Line by line, reproduce exactly the beginning of the listing below, ending with the line that contains "knuckle_len = 32; // [26:1:34]" and adding nothing.

— begin —

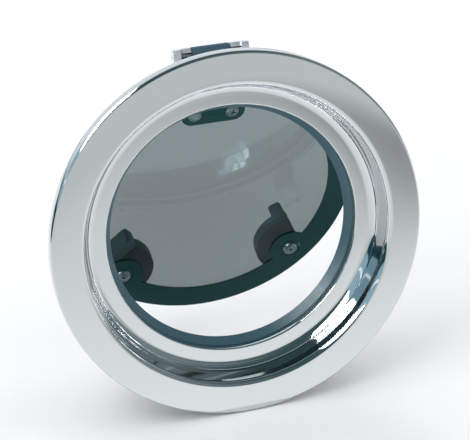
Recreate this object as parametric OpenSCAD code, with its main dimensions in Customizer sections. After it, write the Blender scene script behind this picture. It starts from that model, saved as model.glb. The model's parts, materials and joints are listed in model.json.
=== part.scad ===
// Round opening hatch with a polished outer flange, for a panel 12 mm thick.
// +X is right and +Z is up, as seen from outside; +Y points inboard.
// The origin is the centre of the face that the flange's rim seats on.
// The lid is drawn open by lid_open, swung inboard about the hinge at the top.

/* [Outer flange] */
// Outer radius of the flange
flange_r = 160; // [156:0.5:162]
// Height of the flange's front face above the panel
flange_h = 12; // [11:0.5:13]
// Thickness of the pressed sheet
sheet_t = 1.5; // [1.2:0.1:1.6]
// Radius where the flat front face starts to roll inwards
roll_r = 136; // [134.5:0.5:136.5]
// Radius of the outer edge of the flat inner ledge
ledge_r = 119.4; // [118:0.2:120]
// Radius of the opening through the flange
throat_r = 109.4; // [108.8:0.2:109.6]
// Depth of the inner ledge behind the panel's front
ledge_y = 11.6; // [11:0.2:12]

/* [Inner frame] */
// Gap left for the panel between the flange's seat and the inner frame
panel_t = 12; // [12:0.5:13]
// Outer radius of the inner frame
frame_r = 153; // [152:0.5:154]
// Radius of the clear opening at the liner
clear_r = 103.4; // [102:0.2:105]

/* [Lid] */
// Radius of the clear pane
pane_r = 134.5; // [133:0.5:135]
// Thickness of the pane
pane_t = 10; // [8:0.5:10]
// Inner radius of the dark border
border_in_r = 110.6; // [108:0.2:112]
// Depth of the border's front when the lid is shut
border_y = 30; // [30:0.5:32]
// Angle by which the lid is drawn open
lid_open = 22.6; // [0:0.2:60]

/* [Hinge] */
// Depth of the hinge axis
hinge_y = 47; // [46.5:0.5:49]
// Height of the hinge axis above the centre
hinge_z = 146.5; // [146:0.5:148]
// Length of the hinge along its axis
hinge_len = 65; // [62:1:67]
// Length of the lid's knuckle
knuckle_len = 32; // [26:1:34]

/* [Handles] */
// Distance of each handle's spindle from the lid's centre
spindle_ring_r = 113; // [112:0.5:114]
// Direction of the right handle's arm, anticlockwise from +X seen from outside
right_arm = 113; // [100:1:125]
// Direction of the left handle's arm
left_arm = 44; // [40:1:55]
// Height of the grip above the pane's inner face
grip_top = 34; // [26:0.5:36]

/* [Fixings] */
// Radius of the circle of welded studs
stud_ring_r = 145; // [144.8:0.1:145.2]
// Radius of each stud
stud_r = 2.5; // [2.5:0.1:2.6]
// Number of studs
stud_n = 8; // [8:8:8]

/* [Hidden] */

$fn = 96;
ring_fn = 240;          // segments around the large rings
arc_n = 10;             // steps along a profile's rounded corner
gap = 0.15;             // small clearance between stationary pieces

face_y = -flange_h;
edge_round = 3;         // rolled outer edge of the flange
roll_bend = 5.5;        // radius where the front face turns inwards
ledge_bend = 9;         // radius where the wall meets the ledge
throat_end_y = 19.7;    // inner end of the flange's throat wall
throat_corner = 1.2;

frame_front = panel_t;
frame_web = 5;          // thickness of the inner frame's clamping flange
frame_back = 27;        // depth of the inner frame's raised face
seal_in = 122;
seal_out = 128.5;
seal_lift = 0.4;        // the drawn seal stops this far short of the shut lid

border_t = 1;
pane_front = border_y + border_t;
pane_back = pane_front + pane_t;

knuckle_r = 6.5;
pin_r = 3;
run_gap = 0.05;         // radial running clearance
friction_drop = 6.2;    // friction screw below the pin
friction_r = 1.5;
bush_wall = 1.2;
ear_w = 6.5;            // width of each ear of the bracket
ear_round = 2.5;        // front upper corner of each ear
foot_z = [141.4, 149.3];// lower and upper edge of the bracket's foot on the inner frame
bracket_screw_x = 12;
bracket_screw_z = 146;
leaf_t = 4;
leaf_w = 56;
pad_low_z = 84.5;       // lower edge of the hinge pad and leaf
pad_screw_x = 16.4;
pad_screw_z = 94.8;

left_clock = 225;       // directions of the two spindles from the lid's centre
right_clock = -45;
spindle_r = 4;
bush_r = 6;
cam_low = 1.3;          // clearance of the cam above the pane
cam_t = 3;
spindle_top = 10;       // end of the spindle above the pane
hub_r = 10.5;           // round part of a handle about its spindle
sector_r = 33;          // round side of a handle
sector_at = [-2, -1.5]; // centre of the round side, along and across the arm
flat_side = -10.9;      // straight side of a handle, across the arm
shoulder = [-8.5, -5.5];// where the slanted side leaves the hub
slant_to = [-40, 49];   // the slanted side runs from the shoulder towards here
knob_top = 12.5;
grip_a = [-3, 23];      // ends of the raised grip, along the arm
grip_b = [-9.4, 3.1];   // sides of the grip, across the arm
lobe_r = 19.5;          // border lobe around each spindle
cup_r = 7;

keeper_w = 24;
keeper_gap = 0.8;       // handle to keeper lip
keeper_lip_r = 138.5;
keeper_post_r = 145.6;
keeper_out_r = 152.6;
keeper_screw_r = 149.1;
keeper_screw_x = 6;
m4_r = 1.95;
m4_hole = 2.0;

// ---------- helpers ----------

// points along an arc, angles in degrees, from a0 to a1
function arc(c, r, a0, a1, n = arc_n) =
    [for (i = [0:n]) let (a = a0 + (a1 - a0) * i / n) [c[0] + r * cos(a), c[1] + r * sin(a)]];

// turns a shape drawn along +Z so that it runs along +Y
module along_y() { rotate([-90, 0, 0]) children(); }

// revolves an outline of [radius, depth] points about the Y axis
module ring(outline) { along_y() rotate_extrude($fn = ring_fn) polygon(outline); }

// a cylinder along Y from depth y0 to y1
module rod_y(r, y0, y1) { translate([0, y0, 0]) along_y() cylinder(r = r, h = y1 - y0); }

// moves to a place on a circle round the Y axis; local +X points outwards
module at_clock(clock, r) { rotate([0, -clock, 0]) translate([r, 0, 0]) children(); }

// swings a shape drawn with the lid shut to the lid's drawn position
module opened() {
    translate([0, hinge_y, hinge_z]) rotate([lid_open, 0, 0])
        translate([0, -hinge_y, -hinge_z]) children();
}

// places a handle piece: origin on the spindle at the pane's inner face, +X along the arm
module on_spindle(clock, arm) {
    opened() rotate([0, -clock, 0]) translate([spindle_ring_r, pane_back, 0])
        rotate([0, clock - arm, 0]) children();
}

// a rectangle with rounded corners, between x[0] and x[1] and between y[0] and y[1]
module round_box2d(x, y, r) {
    translate([x[0] + r, y[0]]) square([x[1] - x[0] - 2 * r, y[1] - y[0]]);
    translate([x[0], y[0] + r]) square([x[1] - x[0], y[1] - y[0] - 2 * r]);
    for (cx = [x[0] + r, x[1] - r], cy = [y[0] + r, y[1] - r]) translate([cx, cy]) circle(r);
}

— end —

:: SOLUTION TO THE PROBLEM ::
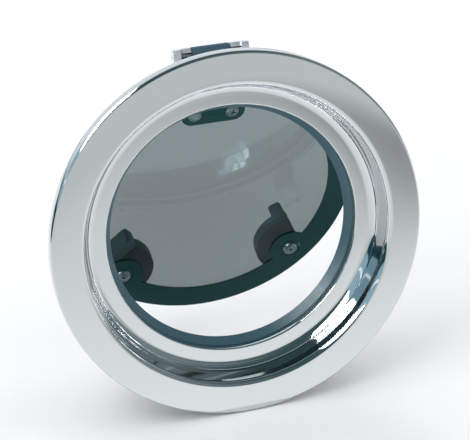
Recreate this object as parametric OpenSCAD code, with its main dimensions in Customizer sections. After it, write the Blender scene script behind this picture. It starts from that model, saved as model.glb. The model's parts, materials and joints are listed in model.json.
=== part.scad ===
// Round opening hatch with a polished outer flange, for a panel 12 mm thick.
// +X is right and +Z is up, as seen from outside; +Y points inboard.
// The origin is the centre of the face that the flange's rim seats on.
// The lid is drawn open by lid_open, swung inboard about the hinge at the top.

/* [Outer flange] */
// Outer radius of the flange
flange_r = 160; // [156:0.5:162]
// Height of the flange's front face above the panel
flange_h = 12; // [11:0.5:13]
// Thickness of the pressed sheet
sheet_t = 1.5; // [1.2:0.1:1.6]
// Radius where the flat front face starts to roll inwards
roll_r = 136; // [134.5:0.5:136.5]
// Radius of the outer edge of the flat inner ledge
ledge_r = 119.4; // [118:0.2:120]
// Radius of the opening through the flange
throat_r = 109.4; // [108.8:0.2:109.6]
// Depth of the inner ledge behind the panel's front
ledge_y = 11.6; // [11:0.2:12]

/* [Inner frame] */
// Gap left for the panel between the flange's seat and the inner frame
panel_t = 12; // [12:0.5:13]
// Outer radius of the inner frame
frame_r = 153; // [152:0.5:154]
// Radius of the clear opening at the liner
clear_r = 103.4; // [102:0.2:105]

/* [Lid] */
// Radius of the clear pane
pane_r = 134.5; // [133:0.5:135]
// Thickness of the pane
pane_t = 10; // [8:0.5:10]
// Inner radius of the dark border
border_in_r = 110.6; // [108:0.2:112]
// Depth of the border's front when the lid is shut
border_y = 30; // [30:0.5:32]
// Angle by which the lid is drawn open
lid_open = 22.6; // [0:0.2:60]

/* [Hinge] */
// Depth of the hinge axis
hinge_y = 47; // [46.5:0.5:49]
// Height of the hinge axis above the centre
hinge_z = 146.5; // [146:0.5:148]
// Length of the hinge along its axis
hinge_len = 65; // [62:1:67]
// Length of the lid's knuckle
knuckle_len = 32; // [26:1:34]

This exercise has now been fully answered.